* START *

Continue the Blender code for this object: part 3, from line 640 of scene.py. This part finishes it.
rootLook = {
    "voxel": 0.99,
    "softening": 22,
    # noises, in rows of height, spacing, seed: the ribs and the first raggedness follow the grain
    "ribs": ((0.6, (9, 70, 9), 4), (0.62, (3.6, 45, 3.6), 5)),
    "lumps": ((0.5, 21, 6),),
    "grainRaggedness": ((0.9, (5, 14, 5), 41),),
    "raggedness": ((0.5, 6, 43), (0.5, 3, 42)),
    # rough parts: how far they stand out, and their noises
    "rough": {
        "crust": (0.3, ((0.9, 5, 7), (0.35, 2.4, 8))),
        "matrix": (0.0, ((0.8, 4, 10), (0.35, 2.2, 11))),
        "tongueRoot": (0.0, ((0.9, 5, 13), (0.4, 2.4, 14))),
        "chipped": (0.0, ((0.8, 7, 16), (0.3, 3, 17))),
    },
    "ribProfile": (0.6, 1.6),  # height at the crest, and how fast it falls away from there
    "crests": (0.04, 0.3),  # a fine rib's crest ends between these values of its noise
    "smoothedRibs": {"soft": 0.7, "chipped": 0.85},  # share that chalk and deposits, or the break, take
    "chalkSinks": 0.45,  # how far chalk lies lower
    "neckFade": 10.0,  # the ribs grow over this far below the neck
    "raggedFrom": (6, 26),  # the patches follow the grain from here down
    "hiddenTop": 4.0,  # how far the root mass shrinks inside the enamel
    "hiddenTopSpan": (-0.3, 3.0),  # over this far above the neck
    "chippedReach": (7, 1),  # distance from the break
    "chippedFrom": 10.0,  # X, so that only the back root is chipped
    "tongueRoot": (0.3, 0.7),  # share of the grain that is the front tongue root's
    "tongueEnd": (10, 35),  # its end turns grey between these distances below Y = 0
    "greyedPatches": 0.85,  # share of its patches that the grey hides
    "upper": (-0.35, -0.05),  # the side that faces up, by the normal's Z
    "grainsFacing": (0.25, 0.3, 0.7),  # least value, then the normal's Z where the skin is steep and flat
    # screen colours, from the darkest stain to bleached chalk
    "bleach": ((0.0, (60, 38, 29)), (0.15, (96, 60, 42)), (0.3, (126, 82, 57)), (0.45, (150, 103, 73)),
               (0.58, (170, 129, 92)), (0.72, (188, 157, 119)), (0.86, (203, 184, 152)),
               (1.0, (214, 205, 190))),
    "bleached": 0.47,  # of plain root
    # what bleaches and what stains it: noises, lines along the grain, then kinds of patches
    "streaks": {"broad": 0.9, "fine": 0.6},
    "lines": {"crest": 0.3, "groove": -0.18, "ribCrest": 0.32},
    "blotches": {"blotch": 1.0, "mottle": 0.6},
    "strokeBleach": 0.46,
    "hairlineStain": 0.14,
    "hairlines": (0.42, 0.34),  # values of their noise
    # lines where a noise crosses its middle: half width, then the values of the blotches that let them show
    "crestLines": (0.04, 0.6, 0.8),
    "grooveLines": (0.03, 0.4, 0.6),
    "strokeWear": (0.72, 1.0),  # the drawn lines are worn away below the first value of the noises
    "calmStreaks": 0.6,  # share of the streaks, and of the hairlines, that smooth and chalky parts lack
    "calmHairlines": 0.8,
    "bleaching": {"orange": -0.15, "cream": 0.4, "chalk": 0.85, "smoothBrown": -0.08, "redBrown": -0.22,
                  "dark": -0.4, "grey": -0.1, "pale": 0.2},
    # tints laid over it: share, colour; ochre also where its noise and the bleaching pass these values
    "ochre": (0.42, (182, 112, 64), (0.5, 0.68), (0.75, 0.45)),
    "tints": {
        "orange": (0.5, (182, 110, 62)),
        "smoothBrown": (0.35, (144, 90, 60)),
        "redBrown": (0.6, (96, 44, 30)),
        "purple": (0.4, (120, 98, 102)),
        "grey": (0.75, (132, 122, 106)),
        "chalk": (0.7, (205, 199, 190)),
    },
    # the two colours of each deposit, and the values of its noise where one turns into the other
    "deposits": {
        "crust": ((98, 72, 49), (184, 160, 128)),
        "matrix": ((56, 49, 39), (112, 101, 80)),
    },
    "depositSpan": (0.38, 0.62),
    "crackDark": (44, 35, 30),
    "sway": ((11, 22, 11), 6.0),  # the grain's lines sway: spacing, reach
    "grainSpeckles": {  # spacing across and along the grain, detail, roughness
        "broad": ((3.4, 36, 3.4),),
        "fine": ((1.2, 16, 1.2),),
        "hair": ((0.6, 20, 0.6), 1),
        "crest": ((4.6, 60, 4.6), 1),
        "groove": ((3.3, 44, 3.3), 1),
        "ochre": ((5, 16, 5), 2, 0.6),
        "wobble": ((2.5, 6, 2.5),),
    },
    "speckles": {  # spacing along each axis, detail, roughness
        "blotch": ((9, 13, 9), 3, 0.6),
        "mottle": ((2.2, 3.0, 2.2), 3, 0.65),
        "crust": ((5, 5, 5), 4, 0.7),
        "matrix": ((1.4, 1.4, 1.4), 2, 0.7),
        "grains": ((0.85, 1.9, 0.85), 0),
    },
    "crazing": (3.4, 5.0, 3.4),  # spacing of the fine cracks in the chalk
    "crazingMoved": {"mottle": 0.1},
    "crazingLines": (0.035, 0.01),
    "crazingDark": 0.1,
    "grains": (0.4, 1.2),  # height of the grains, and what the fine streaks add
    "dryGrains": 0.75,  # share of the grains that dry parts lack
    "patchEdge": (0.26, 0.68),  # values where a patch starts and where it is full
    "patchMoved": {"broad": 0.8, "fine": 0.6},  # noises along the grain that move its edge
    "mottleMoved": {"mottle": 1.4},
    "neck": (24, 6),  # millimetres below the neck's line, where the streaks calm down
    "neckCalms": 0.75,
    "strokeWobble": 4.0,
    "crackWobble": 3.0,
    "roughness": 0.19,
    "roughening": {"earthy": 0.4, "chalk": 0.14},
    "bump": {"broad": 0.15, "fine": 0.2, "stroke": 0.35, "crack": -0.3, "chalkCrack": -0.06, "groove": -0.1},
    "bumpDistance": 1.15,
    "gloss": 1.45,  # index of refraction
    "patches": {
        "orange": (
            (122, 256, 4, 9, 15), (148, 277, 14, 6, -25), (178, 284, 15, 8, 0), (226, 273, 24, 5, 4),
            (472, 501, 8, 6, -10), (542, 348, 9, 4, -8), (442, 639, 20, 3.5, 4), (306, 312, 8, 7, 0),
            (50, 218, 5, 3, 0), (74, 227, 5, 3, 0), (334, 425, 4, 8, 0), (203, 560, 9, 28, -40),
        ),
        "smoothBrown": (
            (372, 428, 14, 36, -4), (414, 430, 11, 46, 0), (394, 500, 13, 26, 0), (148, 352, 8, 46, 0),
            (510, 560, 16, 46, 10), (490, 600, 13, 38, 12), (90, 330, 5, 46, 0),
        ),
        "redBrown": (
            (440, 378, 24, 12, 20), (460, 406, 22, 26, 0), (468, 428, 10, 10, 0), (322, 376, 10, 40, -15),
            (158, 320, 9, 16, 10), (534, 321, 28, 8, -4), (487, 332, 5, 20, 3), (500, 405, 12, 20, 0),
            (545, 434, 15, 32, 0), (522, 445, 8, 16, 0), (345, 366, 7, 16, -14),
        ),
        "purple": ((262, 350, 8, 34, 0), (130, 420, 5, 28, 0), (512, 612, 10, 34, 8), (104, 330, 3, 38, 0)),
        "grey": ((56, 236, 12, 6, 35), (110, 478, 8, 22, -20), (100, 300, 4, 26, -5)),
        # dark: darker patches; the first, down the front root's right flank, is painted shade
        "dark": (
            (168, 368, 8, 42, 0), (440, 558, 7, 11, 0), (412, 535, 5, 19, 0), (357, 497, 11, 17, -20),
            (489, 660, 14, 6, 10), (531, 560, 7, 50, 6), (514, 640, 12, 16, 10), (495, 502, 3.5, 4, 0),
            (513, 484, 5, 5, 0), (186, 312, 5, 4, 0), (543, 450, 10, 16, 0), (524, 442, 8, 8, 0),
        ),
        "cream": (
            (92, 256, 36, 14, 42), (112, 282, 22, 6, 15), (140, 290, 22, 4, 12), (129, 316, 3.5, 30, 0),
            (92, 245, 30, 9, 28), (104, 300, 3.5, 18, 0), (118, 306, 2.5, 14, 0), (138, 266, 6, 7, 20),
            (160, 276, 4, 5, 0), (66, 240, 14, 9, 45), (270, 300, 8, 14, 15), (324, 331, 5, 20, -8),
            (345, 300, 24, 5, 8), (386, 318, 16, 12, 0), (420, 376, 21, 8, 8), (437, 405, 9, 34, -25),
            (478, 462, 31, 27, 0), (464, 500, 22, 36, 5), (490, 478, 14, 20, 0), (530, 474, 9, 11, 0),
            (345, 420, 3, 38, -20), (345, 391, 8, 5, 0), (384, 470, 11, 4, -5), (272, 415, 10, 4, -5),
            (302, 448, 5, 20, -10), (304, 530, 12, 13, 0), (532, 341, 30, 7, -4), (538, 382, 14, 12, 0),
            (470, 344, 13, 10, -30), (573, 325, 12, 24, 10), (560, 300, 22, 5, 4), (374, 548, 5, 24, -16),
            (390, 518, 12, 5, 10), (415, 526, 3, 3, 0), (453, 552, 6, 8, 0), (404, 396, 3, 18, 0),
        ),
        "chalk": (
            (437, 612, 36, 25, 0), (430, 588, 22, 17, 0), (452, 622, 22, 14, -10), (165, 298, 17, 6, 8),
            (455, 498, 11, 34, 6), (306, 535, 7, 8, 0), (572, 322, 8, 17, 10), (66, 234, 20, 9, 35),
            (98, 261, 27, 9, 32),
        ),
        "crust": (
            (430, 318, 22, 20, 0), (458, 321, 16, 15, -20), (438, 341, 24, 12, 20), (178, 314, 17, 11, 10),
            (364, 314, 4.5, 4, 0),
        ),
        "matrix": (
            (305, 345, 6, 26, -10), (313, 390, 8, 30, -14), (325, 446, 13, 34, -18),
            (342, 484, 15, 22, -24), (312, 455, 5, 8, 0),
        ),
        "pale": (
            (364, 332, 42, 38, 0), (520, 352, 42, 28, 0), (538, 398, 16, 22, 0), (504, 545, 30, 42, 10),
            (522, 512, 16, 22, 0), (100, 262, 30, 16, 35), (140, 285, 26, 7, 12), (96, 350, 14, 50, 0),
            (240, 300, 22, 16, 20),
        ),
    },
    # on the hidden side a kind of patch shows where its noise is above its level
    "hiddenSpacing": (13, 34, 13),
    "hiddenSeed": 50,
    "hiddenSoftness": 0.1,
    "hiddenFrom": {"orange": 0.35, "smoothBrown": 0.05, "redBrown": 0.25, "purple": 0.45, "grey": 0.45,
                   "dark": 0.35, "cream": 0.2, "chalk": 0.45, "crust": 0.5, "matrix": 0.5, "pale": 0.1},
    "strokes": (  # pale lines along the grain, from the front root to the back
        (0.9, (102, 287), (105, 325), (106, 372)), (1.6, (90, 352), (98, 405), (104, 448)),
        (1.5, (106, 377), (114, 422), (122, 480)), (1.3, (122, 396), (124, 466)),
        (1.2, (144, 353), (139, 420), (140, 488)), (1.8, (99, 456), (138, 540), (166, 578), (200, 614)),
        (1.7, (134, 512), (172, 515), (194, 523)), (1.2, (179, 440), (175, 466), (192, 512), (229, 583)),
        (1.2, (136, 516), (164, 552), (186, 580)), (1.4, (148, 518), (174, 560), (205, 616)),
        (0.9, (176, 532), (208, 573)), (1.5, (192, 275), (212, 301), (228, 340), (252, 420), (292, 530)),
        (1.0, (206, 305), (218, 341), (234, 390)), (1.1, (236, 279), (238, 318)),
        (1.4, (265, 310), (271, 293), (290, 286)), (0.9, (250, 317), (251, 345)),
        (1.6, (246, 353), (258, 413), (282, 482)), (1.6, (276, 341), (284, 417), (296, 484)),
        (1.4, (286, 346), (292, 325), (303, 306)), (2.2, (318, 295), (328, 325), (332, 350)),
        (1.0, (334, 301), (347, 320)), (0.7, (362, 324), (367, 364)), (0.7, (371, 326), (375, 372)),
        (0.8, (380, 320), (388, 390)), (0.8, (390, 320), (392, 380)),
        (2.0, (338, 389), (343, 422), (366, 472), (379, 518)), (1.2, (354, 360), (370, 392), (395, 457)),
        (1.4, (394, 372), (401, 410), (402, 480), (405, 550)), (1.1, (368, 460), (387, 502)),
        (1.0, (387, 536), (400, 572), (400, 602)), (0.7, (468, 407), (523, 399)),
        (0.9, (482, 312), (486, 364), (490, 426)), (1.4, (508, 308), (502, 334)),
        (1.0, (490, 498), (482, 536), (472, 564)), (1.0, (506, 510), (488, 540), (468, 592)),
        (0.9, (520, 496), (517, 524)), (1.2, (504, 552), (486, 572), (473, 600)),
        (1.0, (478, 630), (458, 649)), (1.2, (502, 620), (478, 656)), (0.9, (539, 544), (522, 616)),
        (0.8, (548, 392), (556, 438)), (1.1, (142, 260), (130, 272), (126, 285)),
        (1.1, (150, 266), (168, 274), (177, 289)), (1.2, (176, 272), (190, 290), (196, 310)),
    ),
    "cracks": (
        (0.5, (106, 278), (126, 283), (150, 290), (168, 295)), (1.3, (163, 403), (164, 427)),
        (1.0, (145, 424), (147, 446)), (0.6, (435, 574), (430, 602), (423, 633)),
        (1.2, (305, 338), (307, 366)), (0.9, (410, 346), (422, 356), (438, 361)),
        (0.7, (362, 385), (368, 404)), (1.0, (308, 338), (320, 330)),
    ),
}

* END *
* START *

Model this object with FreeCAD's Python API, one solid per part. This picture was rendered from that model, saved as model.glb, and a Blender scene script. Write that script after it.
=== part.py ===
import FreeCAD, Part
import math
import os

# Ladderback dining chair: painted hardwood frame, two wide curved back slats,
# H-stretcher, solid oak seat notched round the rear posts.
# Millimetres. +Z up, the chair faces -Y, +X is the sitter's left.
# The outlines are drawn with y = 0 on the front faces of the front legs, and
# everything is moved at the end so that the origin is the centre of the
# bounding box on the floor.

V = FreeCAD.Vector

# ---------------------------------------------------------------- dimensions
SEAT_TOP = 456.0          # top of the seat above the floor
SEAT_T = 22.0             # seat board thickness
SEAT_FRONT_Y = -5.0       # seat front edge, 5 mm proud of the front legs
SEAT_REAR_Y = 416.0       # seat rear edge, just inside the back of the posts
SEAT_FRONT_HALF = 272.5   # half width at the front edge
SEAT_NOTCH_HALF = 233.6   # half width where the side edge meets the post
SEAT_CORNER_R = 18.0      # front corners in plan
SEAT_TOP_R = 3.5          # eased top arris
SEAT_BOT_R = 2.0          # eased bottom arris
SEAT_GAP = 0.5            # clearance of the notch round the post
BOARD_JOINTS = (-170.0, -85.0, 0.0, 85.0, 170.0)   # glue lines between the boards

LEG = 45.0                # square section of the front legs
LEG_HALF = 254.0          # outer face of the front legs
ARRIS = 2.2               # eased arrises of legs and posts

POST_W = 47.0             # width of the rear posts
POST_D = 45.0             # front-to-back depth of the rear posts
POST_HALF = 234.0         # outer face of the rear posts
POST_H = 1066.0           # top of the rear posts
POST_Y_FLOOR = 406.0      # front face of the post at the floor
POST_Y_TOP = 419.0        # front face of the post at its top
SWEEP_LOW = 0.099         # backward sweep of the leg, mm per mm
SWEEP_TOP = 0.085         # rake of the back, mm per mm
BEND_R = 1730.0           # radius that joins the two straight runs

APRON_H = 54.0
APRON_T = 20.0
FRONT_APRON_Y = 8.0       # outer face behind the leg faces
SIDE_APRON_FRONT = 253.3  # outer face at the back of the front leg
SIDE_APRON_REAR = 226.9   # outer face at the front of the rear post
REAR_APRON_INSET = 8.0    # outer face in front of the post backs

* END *

Your output shall consist solely of the lines from the line with "Model this object" to the line with "V = FreeCAD.Vector", reproduced exactly, both ends included.

*COMPLETE RESPONSE*
Model this object with FreeCAD's Python API, one solid per part. This picture was rendered from that model, saved as model.glb, and a Blender scene script. Write that script after it.
=== part.py ===
import FreeCAD, Part
import math
import os

# Ladderback dining chair: painted hardwood frame, two wide curved back slats,
# H-stretcher, solid oak seat notched round the rear posts.
# Millimetres. +Z up, the chair faces -Y, +X is the sitter's left.
# The outlines are drawn with y = 0 on the front faces of the front legs, and
# everything is moved at the end so that the origin is the centre of the
# bounding box on the floor.

V = FreeCAD.Vector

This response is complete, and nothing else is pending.